Kazdağı Doğal ve Kültürel Varlıkları Koruma Derneği’nin çağrısıyla Altınoluk’ta bir araya gelen yaşam savunucuları, 7554 Sayılı “Süper İzin Yasası”na karşı ses yükseltti. Dünyanın dört bir yanındaki 260 noktada eş zamanlı yapılan eylemlerle doğa talanına karşı çizgi çekildi.
Altınoluk’ta küresel buluşma
Kazdağı Doğal ve Kültürel Varlıkları Koruma Derneği öncülüğünde “Çizgiyi Çek” Küresel Eylem Günü kapsamında Altınoluk Cumhuriyet Meydanı’nda bir araya gelen çevre gönüllüleri, basın açıklamasıyla iktidara ve şirketlere mesaj verdi.
Endonezya’dan Kenya’ya, Kanada’dan Türkiye’ye 260’dan fazla noktada eş zamanlı olarak yapılan etkinliklerde yaşam savunucuları “Ormanlar, zeytinlikler, meralar, nehirler kırmızı çizgimizdir” diyerek taleplerini dile getirdi.
“Süper izin yasası doğayı işgale açıyor”
Dernek adına açıklamayı Fazilet Küçükgenç ve Sinan Aykul okudu.
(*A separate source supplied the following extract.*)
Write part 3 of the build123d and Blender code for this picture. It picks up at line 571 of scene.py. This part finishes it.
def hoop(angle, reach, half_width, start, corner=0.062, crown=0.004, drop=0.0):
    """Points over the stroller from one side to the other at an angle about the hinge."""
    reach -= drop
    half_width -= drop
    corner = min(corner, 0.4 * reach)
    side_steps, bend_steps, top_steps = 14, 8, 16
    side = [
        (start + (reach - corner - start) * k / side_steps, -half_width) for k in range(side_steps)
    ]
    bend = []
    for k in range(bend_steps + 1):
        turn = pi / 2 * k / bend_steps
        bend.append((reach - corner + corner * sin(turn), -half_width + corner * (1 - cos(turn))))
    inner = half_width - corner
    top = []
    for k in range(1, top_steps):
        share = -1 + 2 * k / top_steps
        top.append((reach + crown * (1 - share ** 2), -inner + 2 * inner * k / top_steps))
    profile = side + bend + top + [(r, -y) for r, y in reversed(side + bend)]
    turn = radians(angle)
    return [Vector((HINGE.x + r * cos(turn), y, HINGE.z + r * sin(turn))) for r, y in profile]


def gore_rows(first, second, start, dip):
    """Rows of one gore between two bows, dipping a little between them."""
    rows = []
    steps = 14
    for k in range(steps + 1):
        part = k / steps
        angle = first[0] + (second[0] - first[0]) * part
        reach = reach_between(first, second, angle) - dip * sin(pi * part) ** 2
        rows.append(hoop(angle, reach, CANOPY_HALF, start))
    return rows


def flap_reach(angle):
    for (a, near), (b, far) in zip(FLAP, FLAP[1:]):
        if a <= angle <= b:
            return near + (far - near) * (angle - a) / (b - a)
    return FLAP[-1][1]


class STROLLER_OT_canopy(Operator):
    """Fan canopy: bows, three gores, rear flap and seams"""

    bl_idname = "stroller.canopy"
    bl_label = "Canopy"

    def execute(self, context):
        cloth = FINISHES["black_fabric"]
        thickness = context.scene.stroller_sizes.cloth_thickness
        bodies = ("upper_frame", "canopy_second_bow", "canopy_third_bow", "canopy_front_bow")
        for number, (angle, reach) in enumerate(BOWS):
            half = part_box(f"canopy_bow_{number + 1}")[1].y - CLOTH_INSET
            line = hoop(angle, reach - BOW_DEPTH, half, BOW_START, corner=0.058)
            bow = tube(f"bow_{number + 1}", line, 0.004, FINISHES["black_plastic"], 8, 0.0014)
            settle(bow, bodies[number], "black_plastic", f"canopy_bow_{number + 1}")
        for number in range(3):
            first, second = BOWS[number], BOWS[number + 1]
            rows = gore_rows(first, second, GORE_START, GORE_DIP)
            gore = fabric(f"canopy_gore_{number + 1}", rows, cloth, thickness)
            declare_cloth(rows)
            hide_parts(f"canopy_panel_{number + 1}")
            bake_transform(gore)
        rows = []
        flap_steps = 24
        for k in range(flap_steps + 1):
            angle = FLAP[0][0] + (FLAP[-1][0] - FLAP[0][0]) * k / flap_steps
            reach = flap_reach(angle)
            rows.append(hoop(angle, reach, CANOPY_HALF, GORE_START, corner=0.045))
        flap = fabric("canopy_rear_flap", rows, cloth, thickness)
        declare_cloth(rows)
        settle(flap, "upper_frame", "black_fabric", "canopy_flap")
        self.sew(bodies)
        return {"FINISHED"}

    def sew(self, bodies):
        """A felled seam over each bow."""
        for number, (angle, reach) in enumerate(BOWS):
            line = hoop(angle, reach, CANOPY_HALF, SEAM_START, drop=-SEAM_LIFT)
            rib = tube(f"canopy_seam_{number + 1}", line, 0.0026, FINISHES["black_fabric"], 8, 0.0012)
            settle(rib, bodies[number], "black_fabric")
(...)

Açıklamada, kamuoyunda “süper izin yasası” olarak bilinen 7554 Sayılı Bazı Kanunlarda Değişiklik Yapılmasına Dair Kanun’un maden ve enerji şirketlerine sınırsız ayrıcalık tanıdığı vurgulandı.
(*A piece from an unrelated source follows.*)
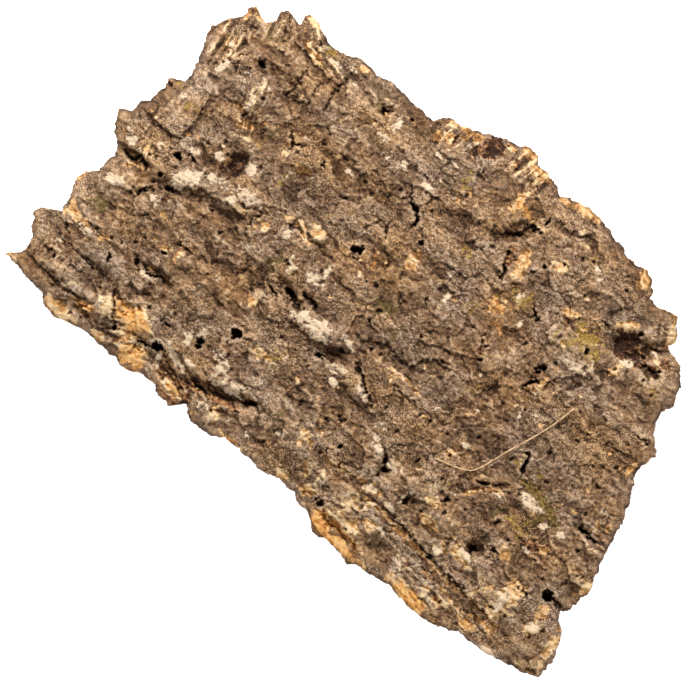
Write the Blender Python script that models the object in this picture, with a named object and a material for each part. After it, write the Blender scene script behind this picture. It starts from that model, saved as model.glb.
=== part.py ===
"""A slab of virgin cork-oak bark, lying outer side up, with a tuft of moss and a dry grass stem.

+X runs along the trunk, +Y across it and +Z out of the bark. The origin is the centre of the
box's bottom, so the slab's long edges rest at z = 0. Lengths below are in millimetres.
"""

import math

import bmesh
import bpy
import numpy as np
from mathutils import Vector, noise
from mathutils.bvhtree import BVHTree
from mathutils.geometry import delaunay_2d_cdt, interpolate_bezier

MM = 0.001

# Body of the slab
THICKNESS = 21.0
RIM_THICKNESS = 10.0
RIM_WIDTH = 16.0
LEAST_THICKNESS = 5.0
ARCH_RISE = 17.0
ARCH_HALF_SPAN = 105.0
ARCH_SINK = 4.5
INNER_SWELL = 0.9
OUTER_SWELL = 3.0
OUTER_GRAIN = 2.0

# Rings round the broken edge: how far each is pulled in towards the middle, as a share
UPPER_RING_PULL = 0.014
LOWER_RING_PULL = 0.022
MIDDLE_RING_LEVEL = 0.45

# Mesh
UPPER_STEP = 5.2
LOWER_STEP = 9.0
EDGE_CLEARANCE = 0.55
JITTER = 0.45

# Outline in plan, clockwise from the lower left tip
LEFT_END = [
    (-170, -96), (-164, -91), (-163, -88), (-164, -81), (-168, -77), (-169, -73), (-172, -72),
    (-170, -67), (-166, -66), (-161, -62), (-162, -53), (-165, -44), (-164, -39), (-158, -34),
    (-159, -28), (-157, -21), (-165, -15), (-168, -9), (-170, -4), (-164, -1), (-164, 5),
    (-160, 9), (-161, 16), (-159, 18), (-161, 23), (-158, 25), (-153, 27), (-153, 33),
    (-158, 48), (-161, 57), (-157, 61), (-156, 65), (-152, 71), (-152, 76), (-150, 79),
    (-144, 76), (-140, 75), (-138, 78), (-138, 84), (-136, 87), (-133, 87), (-127, 85),
]
UPPER_SIDE = [
    (-128, 90), (-126, 92), (-120, 92), (-117, 90), (-113, 89), (-110, 87), (-102, 87),
    (-96, 89), (-94, 91), (-84, 91), (-81, 90), (-72, 92), (-64, 91), (-59, 90), (-45, 90),
    (-41, 95), (-37, 97), (-31, 97), (-28, 99), (-24, 100), (-15, 104), (-7, 107), (-3, 107),
    (-1, 109), (3, 110), (7, 109), (10, 106), (19, 105), (24, 102), (28, 100), (31, 102),
    (37, 104), (43, 105), (53, 104), (62, 101), (70, 100), (76, 98), (85, 99), (90, 97),
    (93, 93), (95, 89), (100, 88), (109, 88), (110, 91), (113, 91), (116, 86), (119, 80),
    (118, 77), (121, 74), (128, 72), (133, 67),
]
RIGHT_END = [
    (135, 64), (135, 60), (138, 54), (135, 48), (136, 42), (139, 37), (145, 32), (147, 29),
    (144, 22), (145, 14), (150, 5), (154, -5), (157, -17), (157, -24), (160, -33), (164, -45),
    (162, -50), (161, -58), (158, -61), (161, -65), (166, -68), (169, -75), (171, -80),
    (171, -86), (172, -91), (170, -94), (164, -96),
]
LOWER_SIDE = [
    (150, -99), (138, -101), (126, -101), (121, -103), (113, -106), (104, -107), (90, -106),
    (85, -104), (76, -106), (66, -107), (62, -110), (58, -108), (44, -107), (38, -108),
    (34, -105), (31, -102), (22, -101), (18, -98), (5, -98), (0, -100), (-15, -99),
    (-26, -99), (-32, -102), (-40, -103), (-46, -103), (-49, -101), (-51, -97), (-56, -100),
    (-58, -104), (-66, -103), (-70, -100), (-79, -100), (-84, -103), (-90, -104), (-95, -102),
    (-110, -102), (-118, -102), (-126, -104), (-131, -106), (-141, -103), (-143, -100),
    (-153, -99),
]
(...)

“Bu yasa, ormanlarımızı, meralarımızı, zeytinliklerimizi ve tarım arazilerimizi talana açmaktadır. Gıda güvenliğini, barınma ve sağlıklı çevrede yaşama hakkımızı yok edecek bir işgal yasasıdır” denildi.
Kazdağları yeni projelerle tehdit altında
Yaşam savunucuları, yasanın ardından Türkiye genelinde çok sayıda maden ve enerji projesine “ÇED olumlu” kararlarının verildiğine dikkat çekti.
-
Atikhisar Barajı’nda altın madeni: Çanakkale’nin tek içme suyu kaynağı olan Atikhisar Barajı koruma havzasında Koza Altın A.Ş.’ye ÇED olumlu kararı verildi.
-
Balya’da LİMAK altın madeni: Balıkesir Balya’daki Karlık Altın Madeni Projesi’nde ÇED süreci sona geldi, olumlu karar bekleniyor.
-
Kirazlı’da yeni gelişmeler: Alamos Gold’un ruhsatlarını TÜMAD’a devrettiği, tahkim davasından çekildiği belirtildi.
“Yaşam savunucularına saldırılar artıyor”
Açıklamada, çevre mücadelesi yürüten derneklere ve bireylere yönelik saldırıların da arttığına dikkat çekildi.
-
Gökçeyazı Türkmen Dağı Çevre Koruma Derneği’nin binası taşlı saldırıya uğradı.
-
Samandağ’da beton santraline direnen Mevlüt Oruç ağır şekilde yaralandı.
-
Geçtiğimiz yıl Karadeniz’de yaşam savunucusu Reşit Kibar silahlı saldırıda yaşamını yitirdi.
“Bu baskılar ve saldırılar bizi mücadelemizden alıkoyamayacak” denildi.
Anayasa Mahkemesi’ne çağrı
Yaşam savunucuları, iklim krizi çağında doğal varlıkların korunmasının zorunlu olduğunu vurgulayarak şu talebi dile getirdi:
“7554 Sayılı Kanun derhal iptal edilmeli, bilime dayalı adil ve ekolojik politikalar hayata geçirilmelidir. Anayasa Mahkemesi’ni yasayı iptal etmeye çağırıyoruz.”
Küresel haykırış: Çizgimizi çekiyoruz!
Eylem, meydanda hep bir ağızdan okunan şu sözlerle son buldu:
“Ormanlar kırmızı çizgimizdir!
Kazdağları kırmızı çizgimizdir!
Topraklarımız kırmızı çizgimizdir!
Geleceğimiz için, yaşam için, adalet için çizgimizi çekiyoruz!”